Keanu Reeves starred as John Wick – cobblers but compulsive
The storylines for all three of the John Wickmovies are similarly a right load of old cobblers. But all three (especially the third,which allegedly cost only $75 million) are tremendously enjoyable. Whereas Hobbs & Shaw was not; it was like The Blues Brothers,where you just watched lots happening and the budget spiral on screen. (It cost around $30 million in 1980.)
But I don’t think the plot of Hobbs & Shaw (though nonsense) was the main problem.
It is what I like to think of as the Batman & Robin problem.
The first Batman movie franchise was brought down by Batman & Robin,directed by the usually fairly dependable Joel Schumacher.

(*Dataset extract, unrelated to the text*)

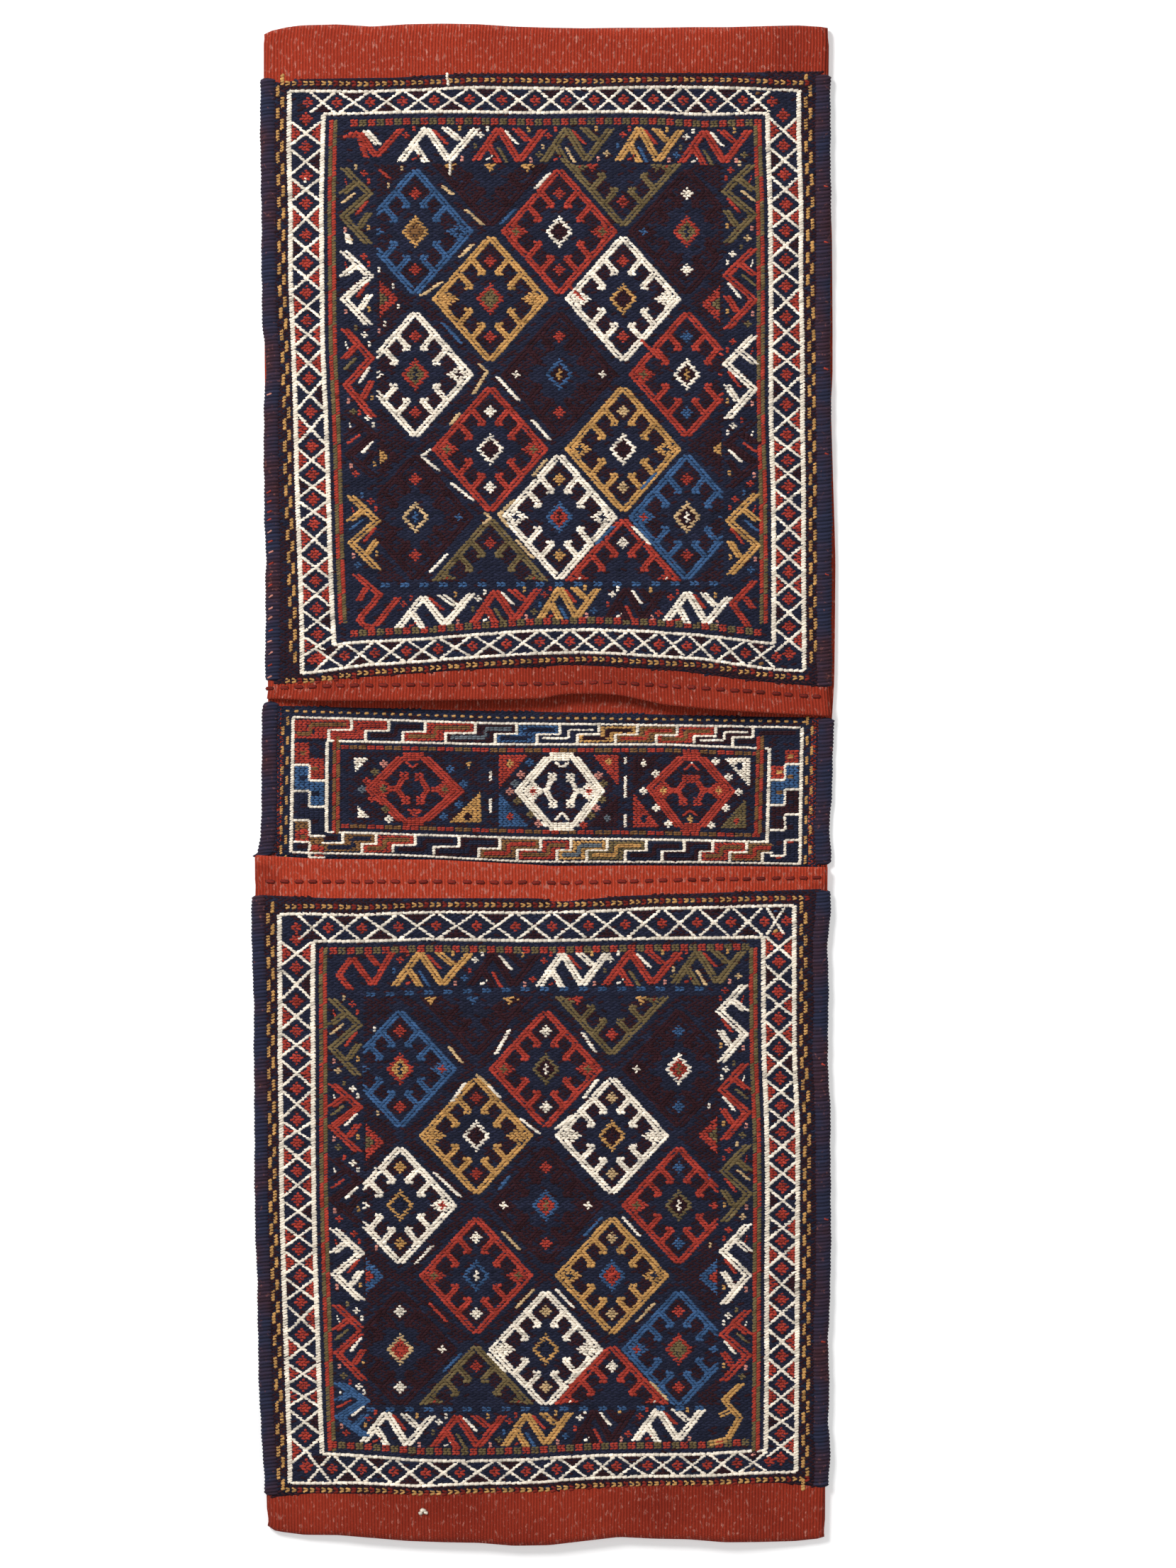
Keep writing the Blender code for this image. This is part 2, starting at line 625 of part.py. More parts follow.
def make_diamonds(pouch, field, colours):
    """The hooked diamonds of the field, each as its own piece, trimmed at the field's edge."""
    half, start, end = field
    column_pitch, row_pitch = 2 * half / FIELD_COLUMNS, (end - start) / FIELD_ROWS
    lane = LANE / math.sqrt(2)
    half_width, half_height = column_pitch - lane, row_pitch - lane
    rim = OUTLINE * math.sqrt(2)
    clip = rectangle(half, start, end)
    for (column, row), (outline, heart) in colours.items():
        x, y = -half + column_pitch * (column + 0.5), start + row_pitch * row
        outer = diamond(x, y, half_width, half_height)
        inner = hooked_inside(x, y, half_width - rim, half_height - rim)
        motifs = [([outer, inner], outline), ([diamond(x, y, HEART, HEART)], heart)]
        make_relief(f"{pouch.word}_diamond_row{row + 1}_column{column + 1}", [outer], motifs,
                    pouch.over_face, GROUND, "dark_ground", clip=clip)


def make_face(pouch, diamonds, figures, edge_colours):
    """All wrapped wool on one pouch face."""
    edges = band_edges(pouch)
    make_plain_band(f"{pouch.word}_gold_guard", pouch, edges[0], edges[1], "gold")
    make_lattice(pouch, edges[2], edges[3])
    make_plain_band(f"{pouch.word}_red_stripe", pouch, edges[4], edges[5], "red")
    make_hooked_band(pouch, edges[6], edges[7], edges[8], figures, edge_colours)
    make_diamonds(pouch, edges[8], diamonds)


# Stitches along the lips

def make_hem(pouch):
    """The row of stitches that holds the turned edge of a lip."""
    beyond = (1.0 - HEM_SHARE) * pouch.lip_band
    middle = pouch.end + beyond if pouch.side > 0 else pouch.start - beyond
    plate = [rectangle(HALF_PATTERN, middle - HEM_STITCH / 2, middle + HEM_STITCH / 2)]
    make_relief(f"{pouch.word}_lip_stitches", plate, [], pouch.over_face, WOOL, "aubergine")


# Pattern of the bridge

def on_bridge(x, y, height):
    """A point over the bridge."""
    return (x, y, back_underside(x) + CLOTH + CLEAR + height)


def step_figures(outer, inner):
    """Stepped strokes around the border of the bridge."""
    half_out, start_out, end_out = outer
    half_in, start_in, end_in = inner
    end_width, side_width = start_in - start_out, half_out - half_in
    half = STEP_STROKE / 2
    figures = []

    def stepped(length, width):
        return stroke([(half, half), (length / 2, half), (length / 2, width - half), (length - half, width - half)],
                      STEP_STROKE)

    count = round(2 * half_in / STEP_LENGTH)
    pitch = 2 * half_in / count
    shape = stepped(pitch - STEP_STROKE, end_width)
    for number in range(count):
        colour = STEP_COLOURS[number % len(STEP_COLOURS)]
        offset = pitch * number + half
        figures.append(([[(-half_in + offset + u, start_out + v) for u, v in shape]], colour))
        figures.append(([[(half_in - offset - u, end_out - v) for u, v in shape]], colour))
    count = round((end_in - start_in) / STEP_LENGTH)
    pitch = (end_in - start_in) / count
    shape = stepped(pitch - STEP_STROKE, side_width)
    for number in range(count):
        colour = STEP_COLOURS[(number + 2) % len(STEP_COLOURS)]
        offset = pitch * number + half
        figures.append(([[(half_out - v, start_in + offset + u) for u, v in shape]], colour))
        figures.append(([[(-half_out + v, end_in - offset - u) for u, v in shape]], colour))
    return figures


def make_bridge():
    """The border, the guard line and the medallions between the pouches."""
    start, end = BRIDGE_BOTTOM + BRIDGE_MARGIN, BRIDGE_TOP - BRIDGE_MARGIN
    edges, across, along = [], 0.0, 0.0
    sides = (0.0, BRIDGE_GUARD, BRIDGE_GAP, BRIDGE_STEPS_SIDE, BRIDGE_GAP)
    ends = (0.0, BRIDGE_GUARD, BRIDGE_GAP, BRIDGE_STEPS_END, BRIDGE_GAP)
    inset = BINDING_LIFT_RUN
    for side_step, end_step in zip(sides, ends):
        across += side_step
        along += end_step
        edges.append((HALF_PATTERN - inset - across, start + along, end - along))
    guard = [rectangle(*edges[0]), rectangle(*edges[1])[::-1]]
    make_relief("bridge_gold_guard", guard, [], on_bridge, WOOL, "gold")
    border = [rectangle(*edges[2]), rectangle(*edges[3])[::-1]]
    make_relief("bridge_stepped_border", border, step_figures(edges[2], edges[3]), on_bridge, GROUND,
                "dark_ground")
    half, low, high = edges[4]
    pitch = 2 * half / MEDALLIONS
    half_width, half_height = (pitch - MEDALLION_REST) / 2, (high - low) / 2
    for number, colour in enumerate(MEDALLION_COLOURS):
        x, y = -half + pitch * (number + 0.5), (low + high) / 2

        def hexagon(wide, tall, x=x, y=y):
            waist = wide * MEDALLION_WAIST
            return [(x - waist, y - tall), (x + waist, y - tall), (x + wide, y),
                    (x + waist, y + tall), (x - waist, y + tall), (x - wide, y)]

        rim = hexagon(half_width - MEDALLION_RIM, half_height - MEDALLION_RIM)
        heart = hexagon((half_width - MEDALLION_RIM) / 2, (half_height - MEDALLION_RIM) / 2)
        plate = hexagon(half_width, half_height)
        make_relief(f"bridge_medallion_{number + 1}", [plate], [([rim, heart], colour)], on_bridge,
                    GROUND, "aubergine")


# Build

for old in list(bpy.data.objects):
    bpy.data.objects.remove(old, do_unlink=True)

make_strip()
make_bindings()
make_face(UPPER, UPPER_DIAMONDS, UPPER_FIGURES, UPPER_EDGE_COLOURS)
make_face(LOWER, LOWER_DIAMONDS, LOWER_FIGURES, LOWER_EDGE_COLOURS)
make_hem(UPPER)
make_hem(LOWER)
make_bridge()
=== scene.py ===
import bpy
import numpy as np
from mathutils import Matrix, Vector


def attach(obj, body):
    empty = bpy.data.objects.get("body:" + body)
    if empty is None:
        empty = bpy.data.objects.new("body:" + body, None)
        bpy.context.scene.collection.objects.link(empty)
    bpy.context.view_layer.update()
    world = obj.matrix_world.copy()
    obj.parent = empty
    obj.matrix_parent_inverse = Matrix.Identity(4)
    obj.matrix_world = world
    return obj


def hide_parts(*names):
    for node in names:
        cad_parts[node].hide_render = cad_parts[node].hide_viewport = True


# A double saddle bag of wrapped-weft wool, laid flat. Lengths here are in millimetres on the laid bag,
# x to the right and y up, and the meshes are made in metres.

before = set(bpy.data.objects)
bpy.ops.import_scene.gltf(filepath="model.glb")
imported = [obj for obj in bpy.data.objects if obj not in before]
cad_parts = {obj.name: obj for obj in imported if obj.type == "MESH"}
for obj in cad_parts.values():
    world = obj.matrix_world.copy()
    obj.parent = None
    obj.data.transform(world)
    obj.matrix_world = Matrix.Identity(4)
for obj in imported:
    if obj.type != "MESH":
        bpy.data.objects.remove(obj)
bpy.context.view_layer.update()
chance = np.random.default_rng(41)
mm = 0.001
print("frame loaded")

wools = {  # the dyed yarns, as plain colours
    "ivory": (0.80, 0.71, 0.585), "gold": (0.46, 0.245, 0.075), "red": (0.33, 0.034, 0.020),
    "blue": (0.033, 0.085, 0.190), "olive": (0.135, 0.095, 0.040), "navy": (0.0115, 0.0140, 0.034),
    "aubergine": (0.025, 0.0052, 0.0085), "brown": (0.175, 0.082, 0.028), "pink": (0.50, 0.20, 0.155),
    "tan": (0.50, 0.34, 0.17), "slate": (0.11, 0.13, 0.15), "madder": (0.175, 0.014, 0.008)}
woolNames = list(wools)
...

The trouble with Batman & Robin was that there was a lot happening.
Which is fine.
But a lot of the action scenes involved special visual effects, which meant that there was no way to effectively have an establishing shot or wide shot of the action… because the action was actually NOT happening – it was a series of abstract action shots.
There was not really any easy way round that because of the use of post-production effects.
With Hobbs & Shaw there was a similar problem, though it looked like a lot of the effects were physical not visual effects.
Lots of quick-cutting to make it all feel frantic and exciting for the video-game-playing, post-MTV generation. But they were abstract, fast-moving action shots so, deep-down, the viewer (I, at least) was distanced rather than drawn into the action sequences.
To confuse matters, Chad Stahelski and David Leitch (both former stuntmen) co-directed the first John Wick movie. Stahelski, solo, directed the second and third John Wick movies and Leitch went on to direct Hobbs & Shaw.
But back to audiences being psychologically involved in action sequences…
My favourite film is probably still The Wild Bunch (1969),Sam Peckinpah’swestern set in 1913 about “nine men who came too late and stayed too long” – a movie which you can maybe only fully appreciate once you are over a certain age.
Sam Peckinpah’s The Wild Bunch – “If they move, kill ‘em!”
A UK director once pointed out to me something I had never noticed about Sam Peckinpah films and which certainly holds true for The Wild Bunch.
The director pointed out to me that Peckinpah almost always uses a wide shot at the very beginning of (not just) action sequences.
Having established that – having put into the audience’s brain the exact location of the characters in relation to each other and in relation to the location of the scene – he could do whatever he wanted including the Big Subliminally-Audience-Alienating No-No of continually ‘crossing the line’.
Because your brain knew the layout of the location and the characters, it didn’t matter if he crossed the line. He could do anything, because you ‘believed’ in the reality of the scene.
The trouble with the action in Batman and Robin and in Hobbs & Shaw, to my mind, is that – certainly in the fight and battle scenes I saw tonight – you are just watching movement within the individual shots. It’s movie-movie action aplenty and your eyes may be stimulated by the movements, but your brain is not anchored in what it feels to be a real scene.
In the John Wick films, the geography of the action scenes is much clearer and therefore the brain believes it is within the action not just objectively watching the action.
My point is that the plots of the John Wick movies and Hobbs & Shaw are all bollocks. But, because my willing suspension of disbelief was deployed in the John Wick movies but only my eyes were deployed in Hobbs & Shaw, I came out of the latter saying to someone: “What a load of old rubbish”.
I came out of John Wick 3 saying: “That was a load of old rubbish, but it was SO enjoyable.”
On the other hand, it could just be me writing a load of old rubbish in this blog.
Everyone’s tastes are different and this is only my personal view and what on earth do I know about making multi-million dollar mega-movies?